In this post, we'll explore the synergy between audit logs and RASP. You'll learn why this combination is essential, the types of information these logs provide, and how they help teams maintain robust security postures.


What Are Audit Logs in the Context of RASP?

Audit logs are detailed records of application events and activities. They track who accessed the application, what actions were performed, when they occurred, and often include data on system behavior at the time. These logs serve as an essential baseline for identifying unauthorized activity or performance anomalies.

RASP (Runtime Application Self-Protection) is a security technology embedded within an application that actively monitors and defends against vulnerabilities or attacks in real time.
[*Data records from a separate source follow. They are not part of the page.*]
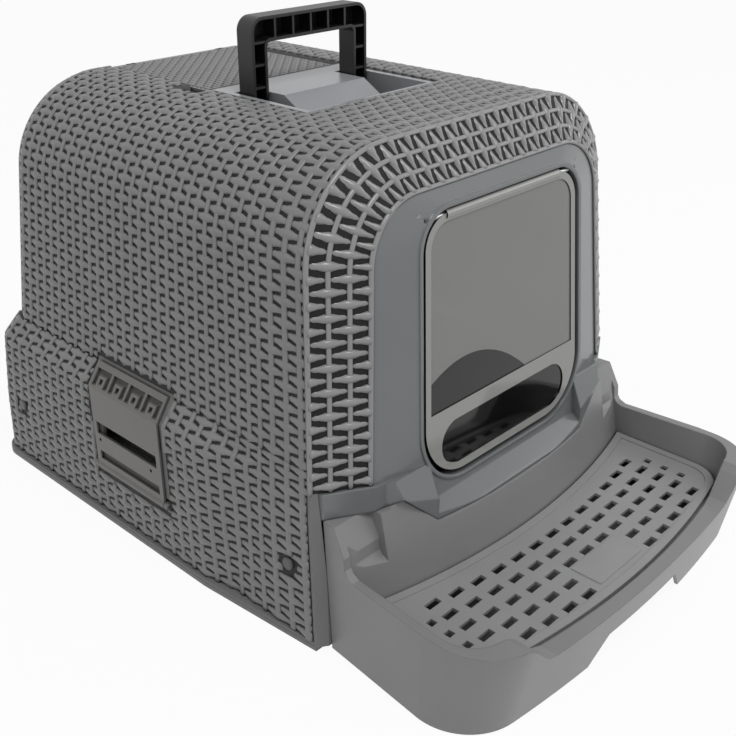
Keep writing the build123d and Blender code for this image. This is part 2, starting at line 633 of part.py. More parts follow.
def pan_screw_bores():
    bores = None
    for x in PAN_SCREW_X:
        bore = rod_y(x, PAN_SCREW_Z, PAN_SCREW_R, REAR_PLATE_Y - 1, REAR_PLATE_Y + 12)
        bores = bore if bores is None else bores + bore
    return both_sides(bores)


def pan_screws():
    """Screws with their heads in the pan, tapped into the tray's rear plate."""
    screws = None
    head_y = REAR_PLATE_Y + REAR_PLATE_THICK + PAN_WALL
    for x in PAN_SCREW_X:
        screw = rod_y(x, PAN_SCREW_Z, PAN_SCREW_R, REAR_PLATE_Y + 0.5, head_y)
        screw += rod_y(x, PAN_SCREW_Z, PAN_HEAD_R, head_y, head_y + 2.2)
        screws = screw if screws is None else screws + screw
    return both_sides(screws)


def rounded_box(half, front, rear, radius, z):
    outline = Pos((0, (front + rear) / 2)) * RectangleRounded(2 * half, rear - front, radius)
    return Pos(0, 0, z) * outline


def litter_pan():
    front = REAR_PLATE_Y + REAR_PLATE_THICK
    foot, top = PAN_FOOT, PAN_TOP
    outer = loft([rounded_box(PAN_HALF - 3, front, PAN_REAR - 6, 24, foot),
                  rounded_box(PAN_HALF, front, PAN_REAR, 24, top)], ruled=True)
    wall = PAN_WALL
    inner = loft([rounded_box(PAN_HALF - 3 - wall, front + wall, PAN_REAR - 6 - wall, 22, foot + wall),
                  rounded_box(PAN_HALF - wall, front + wall, PAN_REAR - wall, 22, top)], ruled=True)
    rim = extrude(rounded_box(PAN_RIM, front, PAN_REAR + 5, 26, top - wall), amount=wall)
    hole = extrude(rounded_box(PAN_HALF - 1, front + 1, PAN_REAR - 1, 23, top - 2 * wall), amount=3 * wall)
    return outer + (rim - hole) - inner - pan_screw_bores()


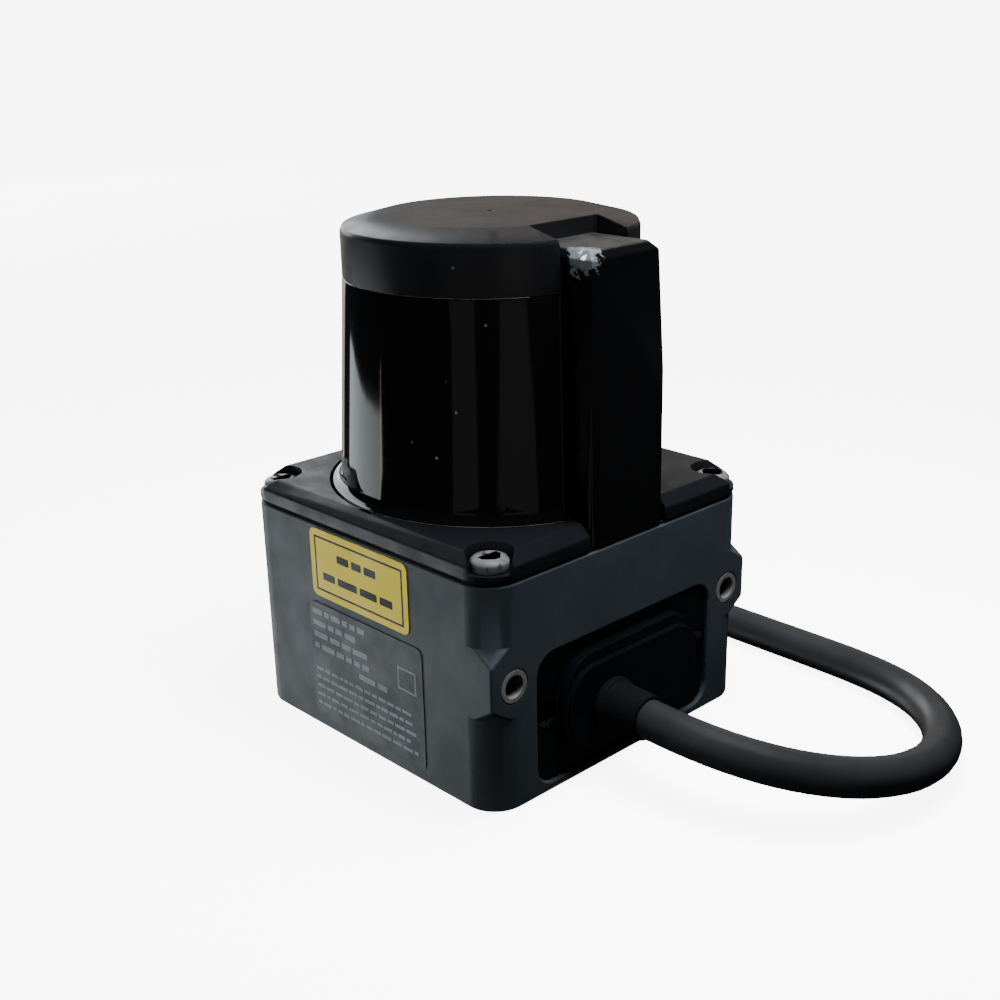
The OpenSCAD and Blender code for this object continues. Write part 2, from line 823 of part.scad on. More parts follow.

When RASP and audit logging work together, the result is an enriched data source that delivers an inside-out view of the application's runtime behavior.

What Information Do Audit Logs Track in RASP-enabled Environments?

In RASP-powered systems, audit logs typically capture:

  • User interactions with the application (e.g., authentication attempts, resource access).
  • API endpoint usage or unusual patterns in request flows.
  • System actions triggered to respond to application layer attacks.
  • Detailed messages around blocked threats, such as SQL injection or cross-site scripting (XSS) detections.

These contextual identifiers help detect both user-level issues (e.g., privilege escalation attempts) and systemic vulnerabilities.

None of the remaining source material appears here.